Frederick Bittiner Wear, which does fabric selection, design and tailoring for retailers in East Africa, Europe and the United States, has seen a reduction in orders because of the pandemic, so it has turned to producing leggings, T-shirts and vests for the local market, said Dominic Agesa, the managing director.
After approaching distributors with samples, Mr. Agesa said he got 50 orders in a week.
For too long, “Kenya has been reluctant” to incentivize local manufacturers, he said, but the import ban was one step toward making conditions more favorable for a local scene to eventually flourish.
“Are we able to satisfy the Kenyan market and beyond? Mr. Agesa said. “Gradually, the answer is yes.”
Suave Kenya is a brand that transforms secondhand clothes ranging from silk shirts to leather jackets into stylish and colorful tote bags, backpacks and wallets. With the import ban, its founder, Mohamed Awale, is looking into sourcing from local tanneries and textile factories.
“If the pandemic persists, we will have to adapt while still producing the type of bright bags that make us unique,” said Mr. Awale, 32. “When we source locally, we create jobs and make our industries grow.”
Nowhere is the shift to adapt to the changes brought on by the pandemic more visible than in the special export zones on Nairobi’s outskirts. Established in 1990, these zones offer companies less regulations plus tax incentives to promote export-oriented businesses.
But with borders closed and exports plunging, some of the clothing factories have begun servicing the Kenyan market, with the country temporarily allowing manufacturers to exceed the usual limit of supplying no more than 20 percent of their annual production to local markets.
Shona EPZ has 500 employees and makes reflective work clothes for companies like 3M and apparel for department stores like T.J. Maxx. But since the pandemic began, the firm has pivoted toward making personal protective equipment for Kenya, producing tens of thousands of masks and surgical gowns per day, said its director, Isaac Maluki.
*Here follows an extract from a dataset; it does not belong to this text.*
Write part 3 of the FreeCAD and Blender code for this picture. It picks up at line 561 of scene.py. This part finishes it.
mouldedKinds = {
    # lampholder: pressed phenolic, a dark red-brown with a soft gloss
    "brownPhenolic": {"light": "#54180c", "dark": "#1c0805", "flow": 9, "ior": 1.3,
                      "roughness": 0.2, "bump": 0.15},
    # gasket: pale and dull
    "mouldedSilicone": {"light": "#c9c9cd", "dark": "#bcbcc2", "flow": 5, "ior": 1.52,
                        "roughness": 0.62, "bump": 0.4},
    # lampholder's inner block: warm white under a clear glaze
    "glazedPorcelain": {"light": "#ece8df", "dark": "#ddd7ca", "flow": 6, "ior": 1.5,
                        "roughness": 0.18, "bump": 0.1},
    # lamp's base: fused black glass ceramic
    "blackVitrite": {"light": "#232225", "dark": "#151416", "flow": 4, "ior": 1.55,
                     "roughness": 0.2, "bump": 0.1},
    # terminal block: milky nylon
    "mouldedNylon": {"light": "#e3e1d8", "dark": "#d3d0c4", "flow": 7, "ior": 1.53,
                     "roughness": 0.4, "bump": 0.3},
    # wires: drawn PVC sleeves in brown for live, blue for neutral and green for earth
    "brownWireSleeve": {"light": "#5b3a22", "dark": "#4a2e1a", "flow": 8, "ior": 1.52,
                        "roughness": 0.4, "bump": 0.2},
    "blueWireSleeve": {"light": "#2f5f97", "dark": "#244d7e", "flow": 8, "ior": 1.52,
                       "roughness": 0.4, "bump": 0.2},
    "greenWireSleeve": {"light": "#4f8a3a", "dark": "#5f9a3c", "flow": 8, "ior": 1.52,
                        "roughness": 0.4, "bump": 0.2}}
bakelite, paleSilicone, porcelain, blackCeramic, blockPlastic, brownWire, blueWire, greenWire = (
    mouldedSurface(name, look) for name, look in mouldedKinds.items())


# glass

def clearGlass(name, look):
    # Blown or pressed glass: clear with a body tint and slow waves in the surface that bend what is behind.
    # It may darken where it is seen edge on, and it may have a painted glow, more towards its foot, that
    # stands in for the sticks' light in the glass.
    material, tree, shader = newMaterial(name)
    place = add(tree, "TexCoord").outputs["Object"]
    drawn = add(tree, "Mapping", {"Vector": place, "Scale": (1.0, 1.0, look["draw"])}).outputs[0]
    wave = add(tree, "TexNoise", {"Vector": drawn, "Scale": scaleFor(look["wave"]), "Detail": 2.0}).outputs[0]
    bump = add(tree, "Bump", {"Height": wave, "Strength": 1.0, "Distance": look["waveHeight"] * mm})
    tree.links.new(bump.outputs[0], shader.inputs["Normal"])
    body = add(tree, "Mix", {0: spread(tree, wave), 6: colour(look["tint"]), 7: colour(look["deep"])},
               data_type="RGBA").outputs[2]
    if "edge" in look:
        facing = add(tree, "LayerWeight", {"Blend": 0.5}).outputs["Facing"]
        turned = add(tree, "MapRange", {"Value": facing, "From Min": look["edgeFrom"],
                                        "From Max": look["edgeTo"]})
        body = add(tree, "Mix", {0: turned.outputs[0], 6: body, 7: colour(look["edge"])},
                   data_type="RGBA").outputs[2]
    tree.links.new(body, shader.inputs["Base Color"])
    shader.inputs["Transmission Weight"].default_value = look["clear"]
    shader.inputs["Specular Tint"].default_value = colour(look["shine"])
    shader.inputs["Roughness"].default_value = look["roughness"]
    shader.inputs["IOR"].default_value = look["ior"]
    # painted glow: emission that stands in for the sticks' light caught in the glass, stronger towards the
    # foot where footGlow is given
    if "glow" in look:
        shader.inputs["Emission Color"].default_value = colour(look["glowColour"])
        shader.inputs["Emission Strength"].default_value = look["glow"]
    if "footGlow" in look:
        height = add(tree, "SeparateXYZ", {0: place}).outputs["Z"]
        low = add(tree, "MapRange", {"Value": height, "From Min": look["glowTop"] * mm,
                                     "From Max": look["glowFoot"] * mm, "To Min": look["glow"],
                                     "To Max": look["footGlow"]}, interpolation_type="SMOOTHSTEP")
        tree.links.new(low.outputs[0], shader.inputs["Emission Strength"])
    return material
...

Mr. Maluki said he has also partnered with secondhand importers and small-scale manufacturers, that, with the ban on used clothing, are increasingly considering collaborating with larger companies like his to make clothes for local consumption.
“We want to really encourage them to see the kind of quality that comes out of here that can be shared into the local market,” he said. “The local market is huge.”
But before a robust clothing sector takes hold, experts say local manufacturers will have to overcome a host of challenges, including inadequate access to finance, the high cost of electricity, and the lack of raw materials, including cotton.
The fact that powerful lobby groups for the secondhand clothing industry in the United States have already criticized Kenya’s move doesn’t bode well either, said Emily Anne Wolff, a researcher at Leiden University in the Netherlands who has studied plans to phase out used clothing in East Africa.
Kenya is aiming to be the first country in sub-Saharan Africa to negotiate a free-trade agreement with the United States, which could undermine Kenya’s will to retain the clothing ban.
For now, Kenyan designers and manufacturers say the ban gives them a window of opportunity to start shaping the future of fashion in Kenya.
“Now is a good time to make choices and changes,” said Ms. Kamwana, the owner of Textile Loft. “You will be surprised by what comes out of this country.”